Matthew is putting words into Jesus’ mouth 50 years removed from the original. By the late 90s of the first century, C.E., Jerusalem and Temple Judaism were essentially destroyed, and the early movement that became Christianity was fighting for its life, trying to ride the coat-tails of Judaism into acceptance by Rome (see The Five Gospels pp. 238-245). Matthew accuses the pharisees and synagogue leaders of hypocrisy, self-promotion, and corruption. He lumps them in with the kings and leaders of the past who ignored God’s rule, and persecuted and destroyed the prophets.

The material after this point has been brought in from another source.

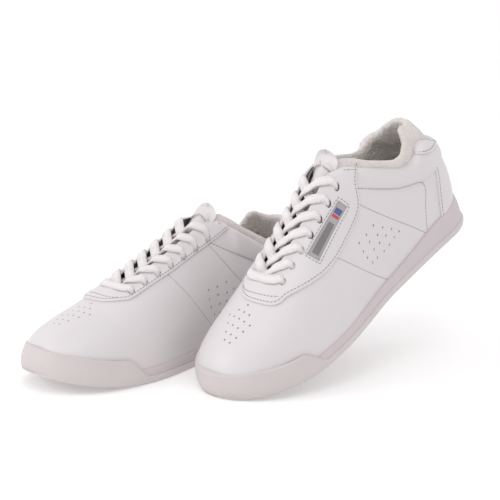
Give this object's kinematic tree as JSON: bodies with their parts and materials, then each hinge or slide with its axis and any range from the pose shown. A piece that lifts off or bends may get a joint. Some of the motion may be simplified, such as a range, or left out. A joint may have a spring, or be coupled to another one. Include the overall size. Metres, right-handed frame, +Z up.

Here is where Left and Right cross paths and become hopelessly confused – just like Zipper. In Trudeau’s comic strip Jeff represents those who only vaguely understand democratic fairness, and the deliberately ignorant among us who thoughtlessly assume that “a rising tide raises all boats,” or that the wealth that is made at the top of the economic ladder will “trickle down” to everyone on the lower rungs. The illogic of assuming that a group consisting of 400 millionaires is economically equal to a group of 200 million whose average income is $30,000 per year is breath-takingly naive. Equally breath-taking is the confidence in the god of the “invisible hand” to intervene on the side of economic justice, especially when that economic justice is tied to the effects of unjust systems that preclude access to the level of power enjoyed by the richest 400. A corollary to Jeff’s nonchalance is the assertion that there are plenty of jobs out there if the unemployed truly want them. Sure, you might have to do something you think is beneath your pay grade, but if you really need a job, you can get one (or three).
It’s easy to blame the victim. It’s not so easy to create systems of equal access to justice, in which self interest is radically abandoned, as Jesus actually taught. As the writer of Matthew reminds us on many occasions, “the last shall be first” in the realm of God. But the pursuit of self-interest is not the means to a just end, conscious or unconscious.